THE ARTIST CANNOT BE disrupted

Images on a screen. Light and sound. Audience as active viewers. A multi-sensory experience.

These are some of what make video art different form paintings hung on a wall or traditional sculptures that stand statically inside a space. 

Most of us think video art was borne out of film and photography. Some may think it is art produced for YouTube.

Is it even experimental movies?

Closer relatives seem to be sculpture and installation art. In this sense, you can see Olivades’s Here and Not Here as some sort of sculpture that alters space and time using cameras and video screens. It is indeed art.

What makes it Video Art is the use of electronic media to create unique imagery — even using time and space to make a statement.

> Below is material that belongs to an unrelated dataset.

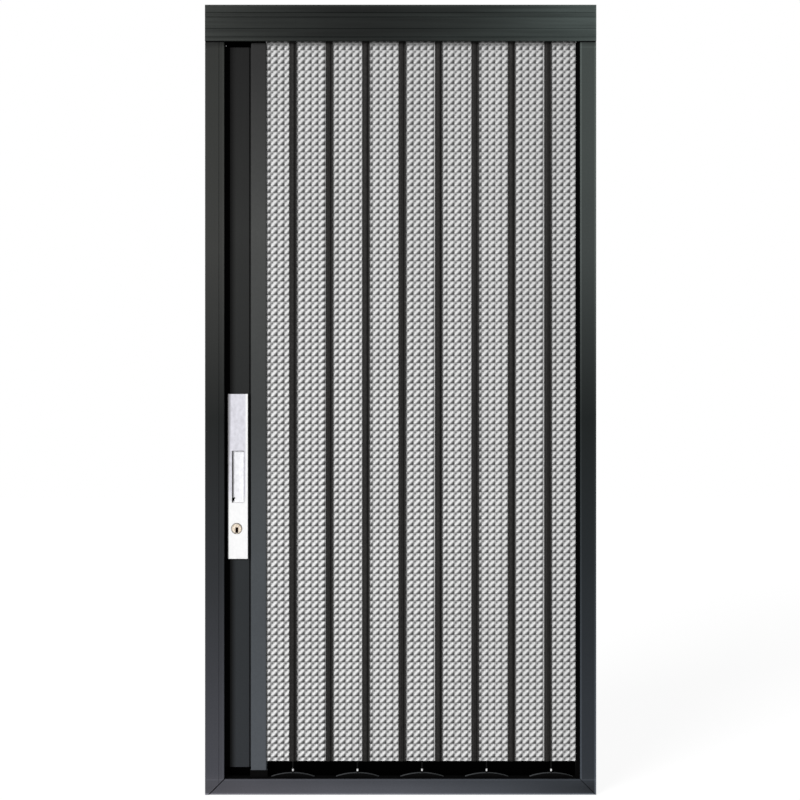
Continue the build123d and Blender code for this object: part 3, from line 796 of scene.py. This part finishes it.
def floor():
    """A floor that shows white and keeps the object's shadow."""
    bpy.ops.mesh.primitive_plane_add(size=FLOOR_SIZE, location=(0, 0, cad_bounds[0][2]))
    plane = bpy.context.object
    plane.name = "studio_floor"
    material, tree, shader = new_material("studio_floor")
    shader.inputs["Base Color"].default_value = (FLOOR_COLOUR, FLOOR_COLOUR, FLOOR_COLOUR, 1)
    shader.inputs["Roughness"].default_value = FLOOR_ROUGHNESS
    matt = add(tree, "ShaderNodeBsdfDiffuse", Color=(FLOOR_SHOWN, FLOOR_SHOWN, FLOOR_SHOWN, 1))
    glow = add(tree, "ShaderNodeEmission", Color=(1, 1, 1, 1), Strength=FLOOR_GLOW)
    both = add(tree, "ShaderNodeAddShader")
    mix = add(tree, "ShaderNodeMixShader")
    tree.links.new(matt.outputs[0], both.inputs[0])
    tree.links.new(glow.outputs[0], both.inputs[1])
    tree.links.new(shown(tree), mix.inputs["Fac"])
    tree.links.new(shader.outputs[0], mix.inputs[1])
    tree.links.new(both.outputs[0], mix.inputs[2])
    tree.links.new(mix.outputs[0], tree.nodes["Material Output"].inputs["Surface"])
    plane.data.materials.append(material)


def world():
    """Even fill light, with a white background where the world is seen."""
    scene_world = bpy.data.worlds.new("studio")
    bpy.context.scene.world = scene_world
    scene_world.use_nodes = True
    tree = scene_world.node_tree
    fill = tree.nodes["Background"]
    fill.inputs["Color"].default_value = (1, 1, 1, 1)
    fill.inputs["Strength"].default_value = FILL_STRENGTH
    white = add(tree, "ShaderNodeBackground", Color=(1, 1, 1, 1), Strength=1.0)
    mix = add(tree, "ShaderNodeMixShader")
    tree.links.new(shown(tree), mix.inputs["Fac"])
    tree.links.new(fill.outputs[0], mix.inputs[1])
    tree.links.new(white.outputs[0], mix.inputs[2])
    tree.links.new(mix.outputs[0], tree.nodes["World Output"].inputs["Surface"])


def sun():
    """Soft key light from above left, in front of the door."""
    lamp = bpy.data.lights.new("key", "SUN")
    lamp.energy = SUN_STRENGTH
    lamp.angle = math.radians(SUN_ANGLE)
    holder = bpy.data.objects.new("key", lamp)
    holder.rotation_euler = Vector(SUN_DIRECTION).to_track_quat("-Z", "Y").to_euler()
    bpy.context.scene.collection.objects.link(holder)


def camera():
    """Level camera straight in front, at the height and distance of the photograph."""
    lens = bpy.data.cameras.new("camera")
    lens.sensor_width = SENSOR
    lens.lens = SENSOR * CAMERA_DISTANCE / VIEW_WIDTH
    holder = bpy.data.objects.new("camera", lens)
    holder.location = (CAMERA_X, cad_bounds[0][1] - CAMERA_DISTANCE, CAMERA_Z)
    holder.rotation_euler = (math.radians(90), 0, 0)
    bpy.context.scene.collection.objects.link(holder)
    bpy.context.scene.camera = holder


floor()
world()
sun()
camera()
bpy.context.scene.view_settings.view_transform = "Standard"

YASON BANAL CORRELATES CELEBRITY, theatrics, history and myth-making

Speaking of statements, Yason Banal’s contribution to this collection makes a strong, tongue-in-cheek poke at our own culture and recent history: Chop-chopped First Lady and Chop-chopped First Daughter is patently Filipino in humor and flavor.

The First Lady is none other than Imelda Marcos, the First Daughter none other than Kris Aquino.

Both women’s lives and antics juxtaposed with gory evocations of the highly-publicized chop-chop lady murders that were exploited by those 90s slasher films Aquino herself starred in. (If you’re Pinoy and were around during the time, you’ll get the drift.)

Banal teaches experimental film in the UP College of Mass Communication and he’s clearly adept at affecting you with moving images.

What he depicts on screen made me wince. But after seeing the complete series of scenes, I realized what was happening and I ended up laughing at the whole thing — perhaps laughing with the artist himself.

That may just be me, of course. Better to perceive with your own eyes.

TAD ERMITANO CREATES A 'Twinning Machine' 

Tad Ermitaño, another filmmaker, ups the cool factor as he invites you to think about the concepts of time and illusion with the sight and sound experience that is his Twinning Machine.

Dancer Tolo Marivillas moves to rhythmic electronic music by Caliph8. Behind him there is a screen showing real-time video sampling of his dance.

Yes, live video sampling. I wasn’t even aware this existed. 

Ermitaño himself coded the computer program that collects moving images that are then projected on screen — making it appear as if there were two, 3, sometimes 4 “twins” mimicking or opposing the dancer’s moves.

Not knowing this was live video sampling at first, I was bobbing my head to the beat watching the dance and wondering… “How did he make those body doubles? Is this live? But how? Looped? Pre-taped layers of video or what?”

I felt like the artist was messing with my head.

I suppose messing with your head thinking of processes and effects is another mark of this new century art form. 

KIRI DALENA, 'ERASED SLOGANS'

Established in the 1960s as the first museum of Philippine modern art, The Ateneo Art Gallery stays true to its legacy by conceiving the country’s first museum collection of video art.

This groundbreaking effort was made by Clarissa Chikiamco, co-founder of the non-profit Visual Pond in collaboration with the Ateneo Art Gallery’s Managing Curator Yael A. Buencamino.  

Chikiamco describes this effort as “…a significant step forward, not just for local video art, but in the collection of Philippine contemporary art itself.”  

She adds, “It reinforces the growing presence of this art form used by contemporary artists in different ways, who, it should be noted, also engage in other media as well.”

Aside from Ermitaño, Banal and Olivades, other multimedia artists contributing to this pioneer collection are Martha Atienza, Kiri Dalena, Manny Montelibano, Mark Salvatus, Gerardo Tan and Maria Taniguchi.

MARK SALVATUS, 'MODEL CITY'

Modes of Impact runs until November 10.

The museum is located at the Rizal Library, Special Collections Building, Ateneo de Manila University, Katipunan Avenue, Loyola Heights, Quezon City.